Netflix shares have nose-dived in the past five days...and here's why.
As of today, Tuesday January 25, Netflix shares dropped a new yearly low of $366.42 USD. This follows days of sharp drops and slow climbs that create erosion in the company's projected EPS.
Netflix's most recently Q4 report is the root cause of the dives. Despite announcing 221.8 million paid subscribers and a thunderous $29.7 billion in revenues and $5.1 billion in net income, the company disappointed investors in a number of key ways.
- Netflix missed its new subscriber target - Execs wanted subs to grow to 222.06 million, but missed the mark by ~200,000 consumers. That's about $2 million in revenue assuming a $9.99 base plan.

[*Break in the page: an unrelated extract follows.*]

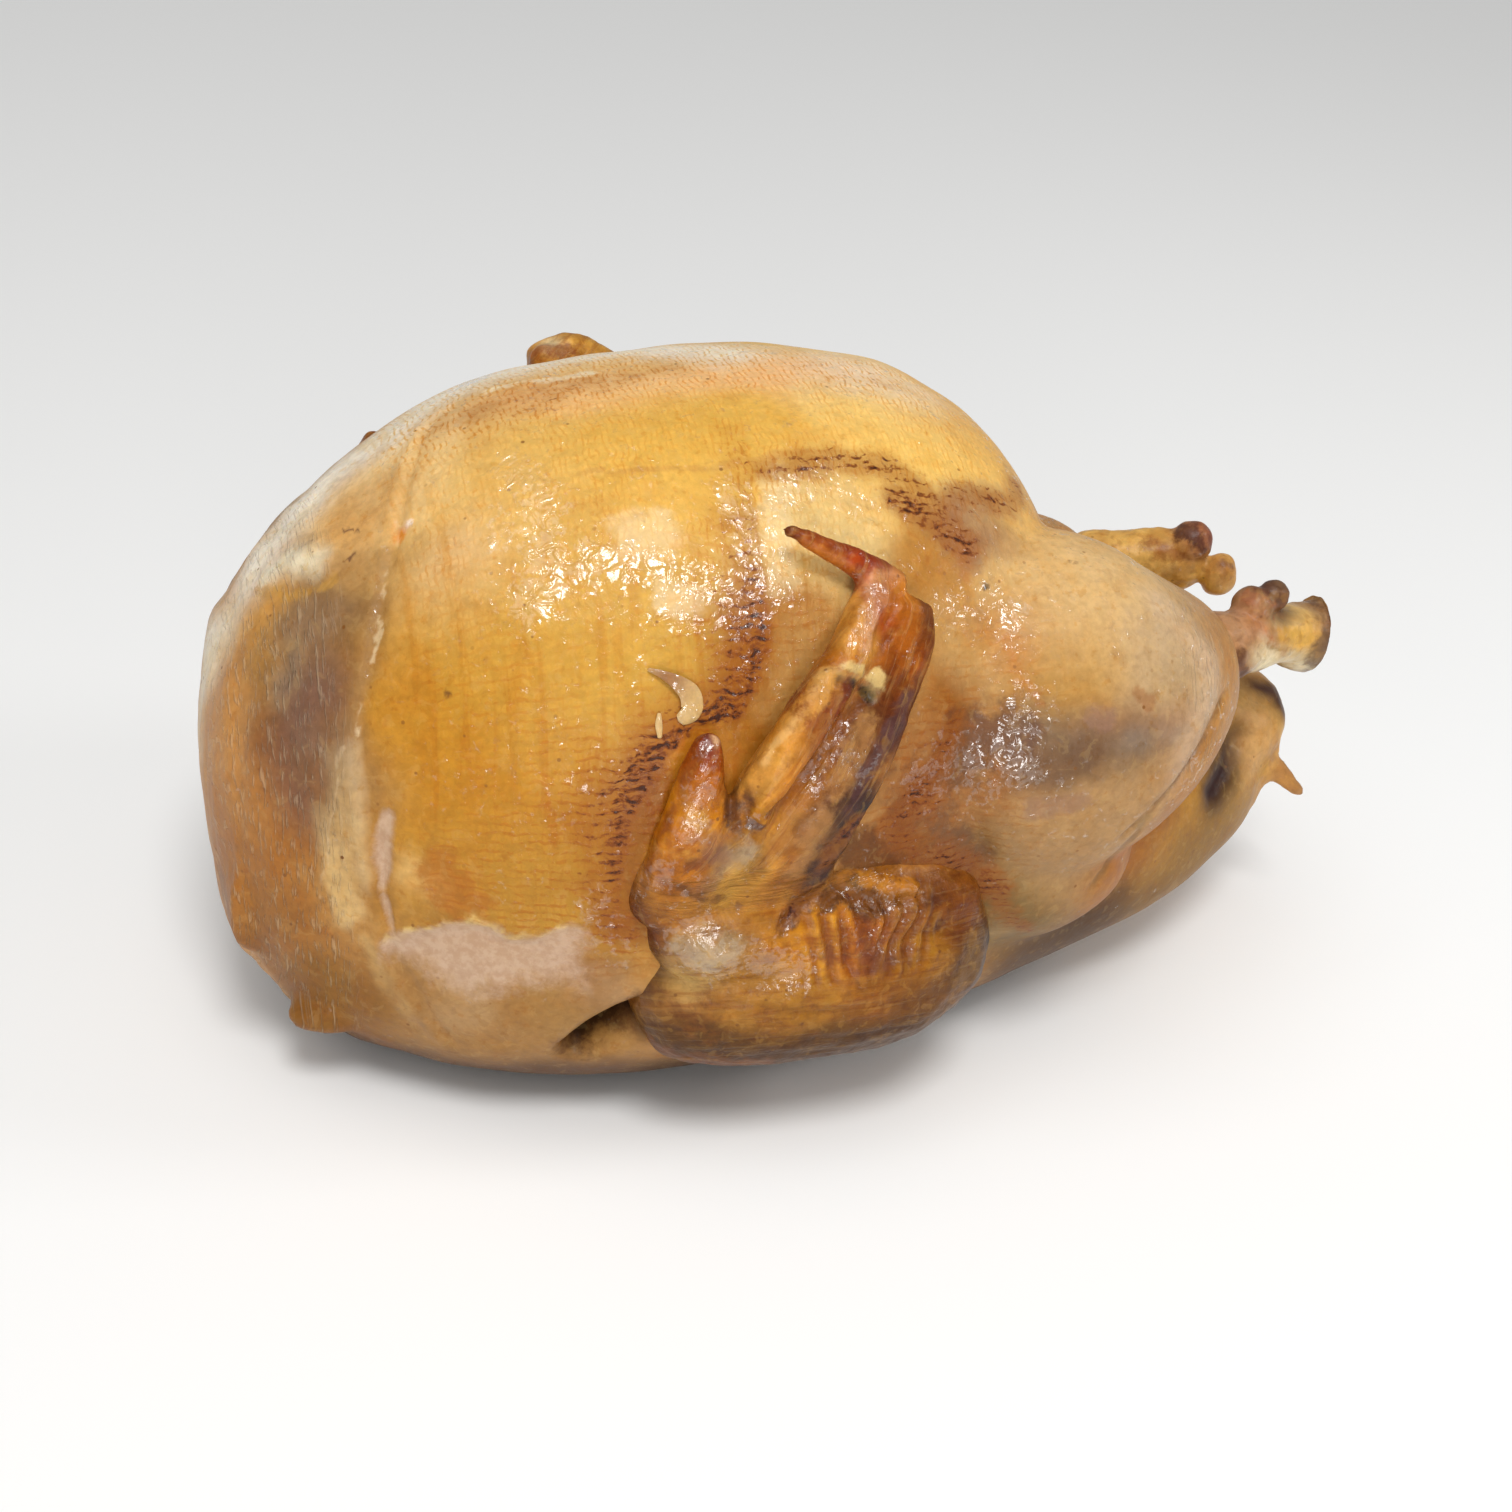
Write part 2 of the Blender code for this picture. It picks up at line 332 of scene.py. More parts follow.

- Massive operating profit hit - Op. profit was down -83% to $392 million as Netflix spends more on securing and retaining content.
- Financing loss - Netflix reported a $1 billion loss in cash from financing as it re-payed $500 million in debt, bought $600 million in share repurchases, and paid $224 million to secure tax payments for equity awards.
- Lower cash position - The streamer's cash was reduced by $1 billion in 2021, totaling to $6 billion. Netflix had a cash position of $8 billion in 2020.
- Low subscriber growth target - Execs expect to add 2.5 million subscribers in Q1 2022. Netflix subscribers grew by 3.97 million in Q1 2021, and an astronomical 15.76 million in Q1 2020.
These are the main reasons behind Netflix's share slide.